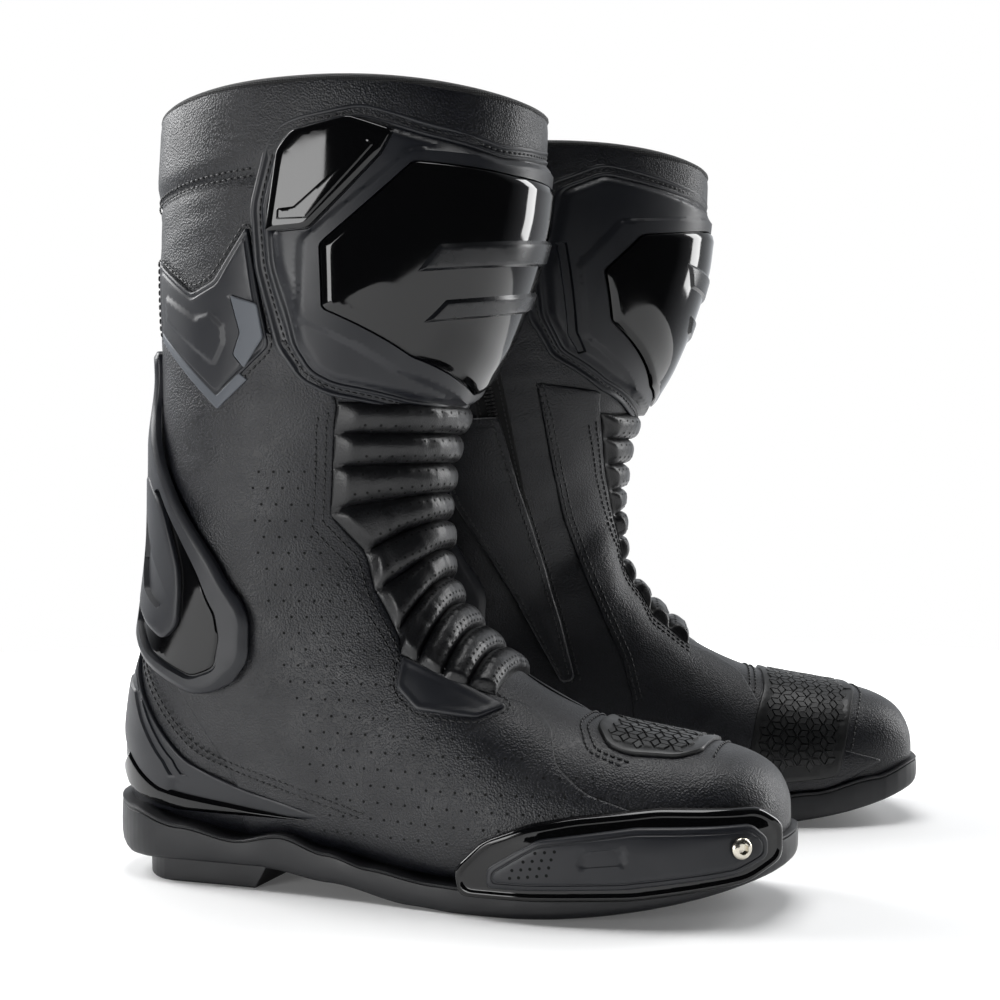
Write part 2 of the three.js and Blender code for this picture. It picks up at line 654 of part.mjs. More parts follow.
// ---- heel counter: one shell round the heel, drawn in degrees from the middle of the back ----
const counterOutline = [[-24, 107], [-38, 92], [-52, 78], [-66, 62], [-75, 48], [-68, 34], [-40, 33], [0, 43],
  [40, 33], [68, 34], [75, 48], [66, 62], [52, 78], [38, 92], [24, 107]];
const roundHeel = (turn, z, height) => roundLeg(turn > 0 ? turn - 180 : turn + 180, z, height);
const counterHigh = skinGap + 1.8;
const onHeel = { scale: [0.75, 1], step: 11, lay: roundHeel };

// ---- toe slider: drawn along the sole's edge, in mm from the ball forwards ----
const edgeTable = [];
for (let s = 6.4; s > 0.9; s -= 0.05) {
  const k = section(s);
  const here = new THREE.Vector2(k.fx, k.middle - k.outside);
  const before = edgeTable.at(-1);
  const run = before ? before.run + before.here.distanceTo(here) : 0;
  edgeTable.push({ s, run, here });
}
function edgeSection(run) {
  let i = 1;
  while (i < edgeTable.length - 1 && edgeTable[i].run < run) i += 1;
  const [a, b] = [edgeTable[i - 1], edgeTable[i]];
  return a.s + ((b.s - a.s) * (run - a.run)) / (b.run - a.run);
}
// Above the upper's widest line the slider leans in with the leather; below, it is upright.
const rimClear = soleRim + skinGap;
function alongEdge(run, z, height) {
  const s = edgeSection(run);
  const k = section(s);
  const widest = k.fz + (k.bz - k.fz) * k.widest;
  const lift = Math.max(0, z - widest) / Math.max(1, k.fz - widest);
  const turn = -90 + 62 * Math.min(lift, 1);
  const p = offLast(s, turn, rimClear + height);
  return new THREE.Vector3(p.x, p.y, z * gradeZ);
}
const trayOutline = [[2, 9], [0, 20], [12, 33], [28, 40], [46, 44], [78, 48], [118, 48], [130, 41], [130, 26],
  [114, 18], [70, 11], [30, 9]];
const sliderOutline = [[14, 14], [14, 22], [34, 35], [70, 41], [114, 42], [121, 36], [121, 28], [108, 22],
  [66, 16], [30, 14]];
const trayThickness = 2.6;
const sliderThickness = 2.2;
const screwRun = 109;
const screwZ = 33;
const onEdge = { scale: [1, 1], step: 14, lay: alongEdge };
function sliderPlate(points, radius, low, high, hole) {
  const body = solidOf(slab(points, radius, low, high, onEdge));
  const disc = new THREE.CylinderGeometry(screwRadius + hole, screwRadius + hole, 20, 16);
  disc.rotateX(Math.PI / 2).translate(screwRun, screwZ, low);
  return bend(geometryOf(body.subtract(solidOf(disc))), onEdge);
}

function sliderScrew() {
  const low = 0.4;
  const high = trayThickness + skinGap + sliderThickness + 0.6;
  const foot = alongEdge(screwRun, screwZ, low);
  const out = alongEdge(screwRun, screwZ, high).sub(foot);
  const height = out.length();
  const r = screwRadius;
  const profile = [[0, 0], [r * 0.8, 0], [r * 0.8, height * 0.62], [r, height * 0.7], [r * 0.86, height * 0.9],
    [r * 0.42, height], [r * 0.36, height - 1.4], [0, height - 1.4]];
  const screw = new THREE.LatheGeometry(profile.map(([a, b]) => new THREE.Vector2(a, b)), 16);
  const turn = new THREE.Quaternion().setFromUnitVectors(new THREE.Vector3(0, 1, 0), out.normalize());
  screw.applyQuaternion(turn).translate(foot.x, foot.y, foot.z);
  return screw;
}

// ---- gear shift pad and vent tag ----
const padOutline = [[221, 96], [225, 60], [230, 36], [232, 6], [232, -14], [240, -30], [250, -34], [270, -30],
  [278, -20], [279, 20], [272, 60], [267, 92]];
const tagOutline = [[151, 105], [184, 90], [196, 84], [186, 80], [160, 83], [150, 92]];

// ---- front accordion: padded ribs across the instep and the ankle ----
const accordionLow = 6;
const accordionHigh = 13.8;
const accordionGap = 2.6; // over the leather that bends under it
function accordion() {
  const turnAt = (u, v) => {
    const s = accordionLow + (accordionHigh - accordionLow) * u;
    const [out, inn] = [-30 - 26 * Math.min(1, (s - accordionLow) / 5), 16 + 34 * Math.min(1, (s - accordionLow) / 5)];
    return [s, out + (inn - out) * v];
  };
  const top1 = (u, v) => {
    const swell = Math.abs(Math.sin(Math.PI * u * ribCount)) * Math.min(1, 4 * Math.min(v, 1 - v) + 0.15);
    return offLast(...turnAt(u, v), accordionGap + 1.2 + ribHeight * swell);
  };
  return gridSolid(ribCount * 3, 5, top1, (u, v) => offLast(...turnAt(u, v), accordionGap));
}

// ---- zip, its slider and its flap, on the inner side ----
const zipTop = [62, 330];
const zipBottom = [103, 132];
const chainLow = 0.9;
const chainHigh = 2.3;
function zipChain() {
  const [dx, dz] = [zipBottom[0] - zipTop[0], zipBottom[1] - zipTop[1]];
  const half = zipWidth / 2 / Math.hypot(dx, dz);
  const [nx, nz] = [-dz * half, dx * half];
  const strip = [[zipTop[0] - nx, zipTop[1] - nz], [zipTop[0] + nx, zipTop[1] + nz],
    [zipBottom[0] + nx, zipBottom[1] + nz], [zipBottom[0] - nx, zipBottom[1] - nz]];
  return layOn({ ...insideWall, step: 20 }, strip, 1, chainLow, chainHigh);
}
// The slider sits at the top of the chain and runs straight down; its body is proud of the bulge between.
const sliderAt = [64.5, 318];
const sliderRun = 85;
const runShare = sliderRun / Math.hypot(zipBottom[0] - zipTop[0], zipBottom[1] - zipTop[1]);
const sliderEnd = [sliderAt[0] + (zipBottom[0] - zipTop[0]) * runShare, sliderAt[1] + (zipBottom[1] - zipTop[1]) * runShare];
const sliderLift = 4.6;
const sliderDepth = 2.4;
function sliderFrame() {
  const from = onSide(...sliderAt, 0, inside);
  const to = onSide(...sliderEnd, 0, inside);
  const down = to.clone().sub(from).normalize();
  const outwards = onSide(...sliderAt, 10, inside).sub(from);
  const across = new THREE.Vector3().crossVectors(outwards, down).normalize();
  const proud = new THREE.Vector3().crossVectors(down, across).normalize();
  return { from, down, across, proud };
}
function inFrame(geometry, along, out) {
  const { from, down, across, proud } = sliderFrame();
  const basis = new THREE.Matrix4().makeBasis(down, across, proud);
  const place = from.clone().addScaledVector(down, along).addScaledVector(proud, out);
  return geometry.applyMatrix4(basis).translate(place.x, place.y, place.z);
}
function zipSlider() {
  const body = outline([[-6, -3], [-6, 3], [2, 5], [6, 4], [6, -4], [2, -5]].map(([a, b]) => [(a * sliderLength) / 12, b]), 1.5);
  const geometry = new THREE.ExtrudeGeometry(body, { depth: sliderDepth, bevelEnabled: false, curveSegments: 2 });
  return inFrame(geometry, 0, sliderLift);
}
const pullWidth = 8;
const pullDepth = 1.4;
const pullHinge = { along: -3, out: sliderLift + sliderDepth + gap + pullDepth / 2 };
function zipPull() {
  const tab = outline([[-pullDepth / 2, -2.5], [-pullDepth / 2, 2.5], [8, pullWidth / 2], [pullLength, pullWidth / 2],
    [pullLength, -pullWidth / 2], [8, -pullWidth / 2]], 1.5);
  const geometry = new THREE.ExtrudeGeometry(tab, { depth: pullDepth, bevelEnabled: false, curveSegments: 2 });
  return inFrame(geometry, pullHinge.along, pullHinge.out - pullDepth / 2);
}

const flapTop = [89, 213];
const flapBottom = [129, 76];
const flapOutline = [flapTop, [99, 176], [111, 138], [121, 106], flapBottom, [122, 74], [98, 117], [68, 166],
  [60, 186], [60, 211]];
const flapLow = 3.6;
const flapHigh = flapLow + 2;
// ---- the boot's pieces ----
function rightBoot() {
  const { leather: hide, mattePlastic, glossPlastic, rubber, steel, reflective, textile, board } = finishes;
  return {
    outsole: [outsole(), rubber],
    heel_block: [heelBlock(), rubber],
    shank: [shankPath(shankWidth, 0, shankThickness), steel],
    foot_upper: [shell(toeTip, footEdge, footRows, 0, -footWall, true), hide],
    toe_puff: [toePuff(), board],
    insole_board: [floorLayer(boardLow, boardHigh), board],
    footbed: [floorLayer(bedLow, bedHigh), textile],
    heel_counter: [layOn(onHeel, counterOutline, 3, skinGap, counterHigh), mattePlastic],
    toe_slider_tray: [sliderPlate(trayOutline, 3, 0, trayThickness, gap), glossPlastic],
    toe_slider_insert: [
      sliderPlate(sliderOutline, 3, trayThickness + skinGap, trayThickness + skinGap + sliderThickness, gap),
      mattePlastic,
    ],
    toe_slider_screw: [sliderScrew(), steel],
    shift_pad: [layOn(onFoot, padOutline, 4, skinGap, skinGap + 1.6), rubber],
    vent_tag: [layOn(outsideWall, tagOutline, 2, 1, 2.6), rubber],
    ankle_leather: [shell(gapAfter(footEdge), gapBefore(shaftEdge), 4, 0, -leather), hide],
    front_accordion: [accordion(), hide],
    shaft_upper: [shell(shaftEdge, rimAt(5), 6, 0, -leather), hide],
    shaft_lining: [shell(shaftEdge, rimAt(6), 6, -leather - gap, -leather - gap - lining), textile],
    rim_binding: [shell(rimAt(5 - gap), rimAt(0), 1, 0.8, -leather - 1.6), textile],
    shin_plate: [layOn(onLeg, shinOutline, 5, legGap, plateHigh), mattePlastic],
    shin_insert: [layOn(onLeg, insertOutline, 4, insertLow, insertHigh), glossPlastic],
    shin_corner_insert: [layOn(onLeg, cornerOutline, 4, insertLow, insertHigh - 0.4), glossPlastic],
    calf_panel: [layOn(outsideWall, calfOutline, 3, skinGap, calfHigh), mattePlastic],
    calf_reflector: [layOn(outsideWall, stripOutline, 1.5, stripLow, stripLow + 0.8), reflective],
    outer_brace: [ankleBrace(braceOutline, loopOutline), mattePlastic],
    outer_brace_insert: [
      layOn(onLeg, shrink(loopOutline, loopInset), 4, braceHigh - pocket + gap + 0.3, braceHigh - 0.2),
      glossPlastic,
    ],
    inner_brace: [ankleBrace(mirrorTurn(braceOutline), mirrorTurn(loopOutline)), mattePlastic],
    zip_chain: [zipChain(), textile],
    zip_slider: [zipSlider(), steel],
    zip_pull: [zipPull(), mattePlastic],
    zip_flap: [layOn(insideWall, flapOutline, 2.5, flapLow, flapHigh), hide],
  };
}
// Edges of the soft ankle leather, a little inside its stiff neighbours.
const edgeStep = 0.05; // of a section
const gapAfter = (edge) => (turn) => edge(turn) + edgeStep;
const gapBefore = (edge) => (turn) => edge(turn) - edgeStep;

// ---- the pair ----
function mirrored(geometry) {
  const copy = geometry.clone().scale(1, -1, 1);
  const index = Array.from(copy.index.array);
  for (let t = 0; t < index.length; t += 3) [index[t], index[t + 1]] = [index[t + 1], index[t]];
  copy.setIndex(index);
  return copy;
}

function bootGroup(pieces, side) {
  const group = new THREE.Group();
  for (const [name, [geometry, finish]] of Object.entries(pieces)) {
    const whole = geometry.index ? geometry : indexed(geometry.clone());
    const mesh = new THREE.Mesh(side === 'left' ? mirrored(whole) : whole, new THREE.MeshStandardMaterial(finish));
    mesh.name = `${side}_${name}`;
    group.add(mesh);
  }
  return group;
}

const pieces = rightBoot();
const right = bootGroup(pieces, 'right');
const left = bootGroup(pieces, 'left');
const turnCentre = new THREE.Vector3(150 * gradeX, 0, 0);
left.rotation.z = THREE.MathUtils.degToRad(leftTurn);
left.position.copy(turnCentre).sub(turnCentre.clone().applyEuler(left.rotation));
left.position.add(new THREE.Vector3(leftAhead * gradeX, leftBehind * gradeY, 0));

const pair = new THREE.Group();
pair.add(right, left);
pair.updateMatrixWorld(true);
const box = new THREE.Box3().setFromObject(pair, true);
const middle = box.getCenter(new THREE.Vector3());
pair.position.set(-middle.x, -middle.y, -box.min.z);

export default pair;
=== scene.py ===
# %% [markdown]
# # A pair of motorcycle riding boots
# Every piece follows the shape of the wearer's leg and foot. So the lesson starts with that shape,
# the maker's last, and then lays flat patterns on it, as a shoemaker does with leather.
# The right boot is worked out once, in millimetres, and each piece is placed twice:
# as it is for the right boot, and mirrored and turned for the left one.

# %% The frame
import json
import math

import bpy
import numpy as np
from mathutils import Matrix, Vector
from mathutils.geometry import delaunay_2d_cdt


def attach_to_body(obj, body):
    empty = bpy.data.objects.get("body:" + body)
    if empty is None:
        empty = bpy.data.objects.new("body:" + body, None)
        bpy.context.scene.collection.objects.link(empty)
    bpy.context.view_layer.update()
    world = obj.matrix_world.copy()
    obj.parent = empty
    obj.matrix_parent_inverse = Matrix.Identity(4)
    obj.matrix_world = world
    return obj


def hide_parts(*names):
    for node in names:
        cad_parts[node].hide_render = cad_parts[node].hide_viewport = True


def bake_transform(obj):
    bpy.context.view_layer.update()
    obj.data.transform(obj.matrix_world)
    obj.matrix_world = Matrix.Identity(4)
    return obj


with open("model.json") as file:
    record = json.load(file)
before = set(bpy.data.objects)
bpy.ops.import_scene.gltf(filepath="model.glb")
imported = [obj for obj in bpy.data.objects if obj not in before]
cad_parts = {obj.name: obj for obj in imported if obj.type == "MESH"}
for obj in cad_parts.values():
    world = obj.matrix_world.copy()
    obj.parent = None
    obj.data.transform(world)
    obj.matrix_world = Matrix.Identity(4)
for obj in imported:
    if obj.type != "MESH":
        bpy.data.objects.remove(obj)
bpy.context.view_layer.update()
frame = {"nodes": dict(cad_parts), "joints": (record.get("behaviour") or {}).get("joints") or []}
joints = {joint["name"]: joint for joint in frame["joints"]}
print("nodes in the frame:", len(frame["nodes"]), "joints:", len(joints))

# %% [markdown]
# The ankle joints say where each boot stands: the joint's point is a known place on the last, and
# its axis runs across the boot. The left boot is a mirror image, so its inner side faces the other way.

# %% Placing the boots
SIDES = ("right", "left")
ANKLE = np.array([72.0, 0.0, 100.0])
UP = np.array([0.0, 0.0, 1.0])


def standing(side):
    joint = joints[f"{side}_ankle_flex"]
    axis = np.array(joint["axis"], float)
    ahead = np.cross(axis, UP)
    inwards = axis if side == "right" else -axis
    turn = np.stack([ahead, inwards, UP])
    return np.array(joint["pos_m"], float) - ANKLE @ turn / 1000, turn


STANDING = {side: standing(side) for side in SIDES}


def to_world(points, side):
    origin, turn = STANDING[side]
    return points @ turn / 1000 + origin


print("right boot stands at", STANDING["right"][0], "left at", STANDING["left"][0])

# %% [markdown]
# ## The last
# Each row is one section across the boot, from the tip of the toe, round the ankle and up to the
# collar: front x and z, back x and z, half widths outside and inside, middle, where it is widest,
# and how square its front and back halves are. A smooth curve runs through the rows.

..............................

● YOUR INSTRUCTIONS:
Only lines that contain the word "names" are wanted; copy each of them.

● RESPONSE BELOW:
def hide_parts(*names):
    for node in names:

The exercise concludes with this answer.